▶ _TASK TO COMPLETE_:
Extract each line from the entries below that has the string "image" in it.

▶ _DATA FOR THIS EXERCISE_:
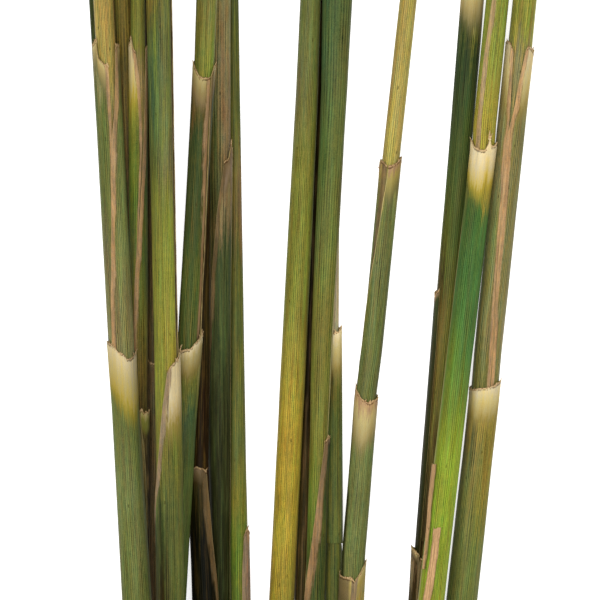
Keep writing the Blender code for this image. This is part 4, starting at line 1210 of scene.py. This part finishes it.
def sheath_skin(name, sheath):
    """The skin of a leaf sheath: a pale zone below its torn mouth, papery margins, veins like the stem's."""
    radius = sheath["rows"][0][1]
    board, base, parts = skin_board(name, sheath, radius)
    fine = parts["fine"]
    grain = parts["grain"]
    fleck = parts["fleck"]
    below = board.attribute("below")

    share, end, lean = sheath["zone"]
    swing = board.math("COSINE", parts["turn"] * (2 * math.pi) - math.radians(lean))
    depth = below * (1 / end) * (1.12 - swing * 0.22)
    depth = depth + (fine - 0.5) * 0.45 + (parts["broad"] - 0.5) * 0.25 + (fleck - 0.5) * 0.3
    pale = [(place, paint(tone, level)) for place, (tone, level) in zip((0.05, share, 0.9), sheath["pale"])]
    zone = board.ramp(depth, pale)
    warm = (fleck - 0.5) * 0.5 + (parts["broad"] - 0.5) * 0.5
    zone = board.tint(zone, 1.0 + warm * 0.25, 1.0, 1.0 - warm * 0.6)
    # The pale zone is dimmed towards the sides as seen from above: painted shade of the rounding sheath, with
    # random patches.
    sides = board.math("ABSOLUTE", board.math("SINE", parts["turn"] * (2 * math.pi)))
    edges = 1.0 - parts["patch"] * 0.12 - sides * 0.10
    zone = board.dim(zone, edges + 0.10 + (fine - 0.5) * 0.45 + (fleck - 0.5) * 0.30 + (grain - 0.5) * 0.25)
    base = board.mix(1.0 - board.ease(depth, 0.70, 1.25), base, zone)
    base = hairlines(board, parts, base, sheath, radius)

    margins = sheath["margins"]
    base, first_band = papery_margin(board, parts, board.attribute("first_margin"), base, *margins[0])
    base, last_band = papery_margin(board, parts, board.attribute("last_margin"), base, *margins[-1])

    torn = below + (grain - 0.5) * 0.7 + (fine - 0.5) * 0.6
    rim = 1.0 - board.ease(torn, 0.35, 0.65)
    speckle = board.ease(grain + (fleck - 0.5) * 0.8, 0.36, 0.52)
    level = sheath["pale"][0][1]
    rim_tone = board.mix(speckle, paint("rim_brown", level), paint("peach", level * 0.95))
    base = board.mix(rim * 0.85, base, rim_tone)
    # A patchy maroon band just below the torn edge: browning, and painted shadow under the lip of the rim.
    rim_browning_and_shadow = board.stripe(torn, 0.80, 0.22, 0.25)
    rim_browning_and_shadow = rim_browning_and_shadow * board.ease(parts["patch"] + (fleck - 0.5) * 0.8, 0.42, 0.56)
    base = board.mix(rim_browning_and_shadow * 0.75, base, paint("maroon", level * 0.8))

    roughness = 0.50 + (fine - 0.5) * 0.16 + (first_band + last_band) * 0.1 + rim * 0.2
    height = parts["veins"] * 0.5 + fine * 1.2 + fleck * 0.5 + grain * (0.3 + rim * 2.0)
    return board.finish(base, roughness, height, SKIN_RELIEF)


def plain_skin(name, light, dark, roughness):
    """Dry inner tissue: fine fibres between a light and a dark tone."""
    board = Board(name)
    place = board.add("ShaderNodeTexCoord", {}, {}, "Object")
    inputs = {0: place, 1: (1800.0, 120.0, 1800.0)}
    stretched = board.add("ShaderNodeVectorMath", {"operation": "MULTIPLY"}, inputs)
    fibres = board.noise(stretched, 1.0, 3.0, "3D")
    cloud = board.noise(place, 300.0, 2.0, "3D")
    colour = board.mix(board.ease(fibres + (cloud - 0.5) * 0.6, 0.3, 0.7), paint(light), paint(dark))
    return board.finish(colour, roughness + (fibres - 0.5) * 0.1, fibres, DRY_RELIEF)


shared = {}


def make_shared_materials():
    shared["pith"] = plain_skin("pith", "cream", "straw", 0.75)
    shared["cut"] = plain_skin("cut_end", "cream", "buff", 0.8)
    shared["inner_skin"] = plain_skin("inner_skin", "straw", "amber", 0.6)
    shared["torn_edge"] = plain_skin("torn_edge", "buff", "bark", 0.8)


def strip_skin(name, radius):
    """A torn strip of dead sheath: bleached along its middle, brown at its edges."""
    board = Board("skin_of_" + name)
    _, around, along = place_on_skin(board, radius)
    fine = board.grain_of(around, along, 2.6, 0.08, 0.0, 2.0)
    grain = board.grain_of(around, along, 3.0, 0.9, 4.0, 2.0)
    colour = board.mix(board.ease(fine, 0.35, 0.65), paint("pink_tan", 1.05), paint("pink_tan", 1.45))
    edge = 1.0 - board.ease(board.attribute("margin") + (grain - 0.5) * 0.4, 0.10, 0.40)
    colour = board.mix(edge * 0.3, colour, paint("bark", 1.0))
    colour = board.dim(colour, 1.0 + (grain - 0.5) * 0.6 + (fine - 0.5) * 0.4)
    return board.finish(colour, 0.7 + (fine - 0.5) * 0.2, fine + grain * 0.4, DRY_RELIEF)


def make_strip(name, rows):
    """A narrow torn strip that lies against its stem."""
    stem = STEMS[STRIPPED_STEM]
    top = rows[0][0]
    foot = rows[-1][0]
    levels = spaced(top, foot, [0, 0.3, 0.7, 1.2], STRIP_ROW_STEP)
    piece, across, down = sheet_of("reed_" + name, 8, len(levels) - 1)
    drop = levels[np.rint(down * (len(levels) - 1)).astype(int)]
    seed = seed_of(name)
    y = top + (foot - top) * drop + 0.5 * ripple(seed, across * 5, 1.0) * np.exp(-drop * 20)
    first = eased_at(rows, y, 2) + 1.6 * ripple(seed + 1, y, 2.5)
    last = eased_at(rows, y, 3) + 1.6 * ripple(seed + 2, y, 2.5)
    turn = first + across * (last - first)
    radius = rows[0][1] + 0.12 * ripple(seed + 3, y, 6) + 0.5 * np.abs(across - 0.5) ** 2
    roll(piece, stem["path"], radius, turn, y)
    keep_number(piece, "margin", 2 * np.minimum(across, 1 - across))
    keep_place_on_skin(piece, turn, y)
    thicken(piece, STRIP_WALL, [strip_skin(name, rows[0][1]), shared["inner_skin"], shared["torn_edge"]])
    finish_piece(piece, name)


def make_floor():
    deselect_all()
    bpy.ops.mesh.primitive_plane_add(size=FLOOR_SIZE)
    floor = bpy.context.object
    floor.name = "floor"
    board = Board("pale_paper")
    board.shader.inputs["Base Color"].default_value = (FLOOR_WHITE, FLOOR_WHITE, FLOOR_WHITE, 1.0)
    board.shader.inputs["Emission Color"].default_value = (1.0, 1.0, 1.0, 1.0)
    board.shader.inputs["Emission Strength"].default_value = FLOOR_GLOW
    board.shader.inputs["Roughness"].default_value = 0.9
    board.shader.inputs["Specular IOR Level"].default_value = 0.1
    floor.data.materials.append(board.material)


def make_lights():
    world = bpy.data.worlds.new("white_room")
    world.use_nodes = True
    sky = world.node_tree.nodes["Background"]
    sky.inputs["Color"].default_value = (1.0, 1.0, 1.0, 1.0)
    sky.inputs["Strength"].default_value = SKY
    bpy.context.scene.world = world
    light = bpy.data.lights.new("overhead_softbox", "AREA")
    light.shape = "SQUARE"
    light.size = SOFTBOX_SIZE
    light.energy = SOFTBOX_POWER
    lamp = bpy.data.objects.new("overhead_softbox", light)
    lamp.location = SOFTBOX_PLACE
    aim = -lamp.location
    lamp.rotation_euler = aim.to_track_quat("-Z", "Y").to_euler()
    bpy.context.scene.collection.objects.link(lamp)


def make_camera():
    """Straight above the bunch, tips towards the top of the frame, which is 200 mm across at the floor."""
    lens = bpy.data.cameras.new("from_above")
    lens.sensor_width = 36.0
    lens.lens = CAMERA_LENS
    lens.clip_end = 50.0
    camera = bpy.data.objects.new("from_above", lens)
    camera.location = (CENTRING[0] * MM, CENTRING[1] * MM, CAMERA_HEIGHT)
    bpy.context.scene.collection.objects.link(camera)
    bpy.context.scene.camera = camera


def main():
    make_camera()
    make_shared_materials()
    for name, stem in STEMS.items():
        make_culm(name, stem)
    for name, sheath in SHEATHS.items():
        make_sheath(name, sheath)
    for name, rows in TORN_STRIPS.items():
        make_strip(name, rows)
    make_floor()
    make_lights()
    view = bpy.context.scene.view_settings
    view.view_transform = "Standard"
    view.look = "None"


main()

---

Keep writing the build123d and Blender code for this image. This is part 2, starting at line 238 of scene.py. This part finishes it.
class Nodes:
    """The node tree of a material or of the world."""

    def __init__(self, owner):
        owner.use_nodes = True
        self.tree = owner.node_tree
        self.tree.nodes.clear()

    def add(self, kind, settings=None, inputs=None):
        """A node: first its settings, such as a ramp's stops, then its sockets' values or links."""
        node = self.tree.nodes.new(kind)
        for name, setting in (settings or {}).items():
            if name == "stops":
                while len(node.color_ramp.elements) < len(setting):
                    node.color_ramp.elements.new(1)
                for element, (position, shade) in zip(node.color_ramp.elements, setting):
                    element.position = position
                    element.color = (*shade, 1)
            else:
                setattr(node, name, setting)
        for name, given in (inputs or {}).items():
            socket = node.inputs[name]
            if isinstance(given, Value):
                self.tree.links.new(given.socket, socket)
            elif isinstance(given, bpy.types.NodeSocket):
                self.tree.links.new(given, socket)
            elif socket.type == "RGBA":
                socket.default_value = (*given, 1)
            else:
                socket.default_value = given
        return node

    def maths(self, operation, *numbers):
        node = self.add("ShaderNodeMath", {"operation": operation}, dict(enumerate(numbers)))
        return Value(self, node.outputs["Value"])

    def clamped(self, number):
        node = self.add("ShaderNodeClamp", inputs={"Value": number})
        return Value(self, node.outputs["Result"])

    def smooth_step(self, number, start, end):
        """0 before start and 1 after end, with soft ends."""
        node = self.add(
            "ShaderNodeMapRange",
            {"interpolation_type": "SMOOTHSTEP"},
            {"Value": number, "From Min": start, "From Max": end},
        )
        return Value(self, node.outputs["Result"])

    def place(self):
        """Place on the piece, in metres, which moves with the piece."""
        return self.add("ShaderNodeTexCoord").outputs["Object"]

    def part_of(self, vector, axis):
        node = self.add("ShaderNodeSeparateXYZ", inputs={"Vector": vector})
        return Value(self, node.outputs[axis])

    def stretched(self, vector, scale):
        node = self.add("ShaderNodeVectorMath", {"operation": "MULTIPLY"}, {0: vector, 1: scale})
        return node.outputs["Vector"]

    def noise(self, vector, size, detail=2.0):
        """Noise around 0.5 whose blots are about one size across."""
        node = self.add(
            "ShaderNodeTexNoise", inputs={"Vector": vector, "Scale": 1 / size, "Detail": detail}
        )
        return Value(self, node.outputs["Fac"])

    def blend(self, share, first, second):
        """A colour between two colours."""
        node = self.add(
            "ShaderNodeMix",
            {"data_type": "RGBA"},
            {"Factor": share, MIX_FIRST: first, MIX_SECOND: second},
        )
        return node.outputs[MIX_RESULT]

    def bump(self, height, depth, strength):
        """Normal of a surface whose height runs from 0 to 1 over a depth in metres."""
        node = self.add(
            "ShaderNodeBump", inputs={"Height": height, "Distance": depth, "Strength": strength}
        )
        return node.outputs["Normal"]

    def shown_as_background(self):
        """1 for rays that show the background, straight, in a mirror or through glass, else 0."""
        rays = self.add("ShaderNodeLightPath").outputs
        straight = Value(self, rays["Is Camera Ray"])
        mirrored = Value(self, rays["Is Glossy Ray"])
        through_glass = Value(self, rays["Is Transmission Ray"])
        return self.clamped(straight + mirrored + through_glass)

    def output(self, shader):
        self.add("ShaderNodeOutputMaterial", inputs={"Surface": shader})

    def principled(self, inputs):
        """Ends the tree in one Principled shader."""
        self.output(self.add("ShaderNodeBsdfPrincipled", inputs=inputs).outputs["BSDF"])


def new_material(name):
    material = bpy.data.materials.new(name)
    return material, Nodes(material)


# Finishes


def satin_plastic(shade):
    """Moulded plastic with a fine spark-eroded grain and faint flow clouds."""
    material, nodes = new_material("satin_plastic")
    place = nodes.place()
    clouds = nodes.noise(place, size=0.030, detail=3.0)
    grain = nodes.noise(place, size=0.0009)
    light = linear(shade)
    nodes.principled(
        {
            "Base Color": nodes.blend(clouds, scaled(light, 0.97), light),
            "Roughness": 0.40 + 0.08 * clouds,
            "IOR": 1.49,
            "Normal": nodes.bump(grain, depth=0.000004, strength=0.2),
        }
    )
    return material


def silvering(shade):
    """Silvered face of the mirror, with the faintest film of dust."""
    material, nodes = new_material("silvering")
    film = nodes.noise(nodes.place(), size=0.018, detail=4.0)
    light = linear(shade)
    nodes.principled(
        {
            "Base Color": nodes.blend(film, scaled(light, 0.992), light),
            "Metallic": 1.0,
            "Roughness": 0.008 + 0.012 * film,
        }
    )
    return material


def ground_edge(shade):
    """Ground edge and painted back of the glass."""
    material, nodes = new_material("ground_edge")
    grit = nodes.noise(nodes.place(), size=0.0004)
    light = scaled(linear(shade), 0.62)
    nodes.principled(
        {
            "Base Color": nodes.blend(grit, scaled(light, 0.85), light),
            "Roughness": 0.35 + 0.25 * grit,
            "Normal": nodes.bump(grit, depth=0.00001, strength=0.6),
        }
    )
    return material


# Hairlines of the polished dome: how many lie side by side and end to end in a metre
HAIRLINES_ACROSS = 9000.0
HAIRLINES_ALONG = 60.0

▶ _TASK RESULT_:
Keep writing the Blender code for this image. This is part 4, starting at line 1210 of scene.py. This part finishes it.
Keep writing the build123d and Blender code for this image. This is part 2, starting at line 238 of scene.py. This part finishes it.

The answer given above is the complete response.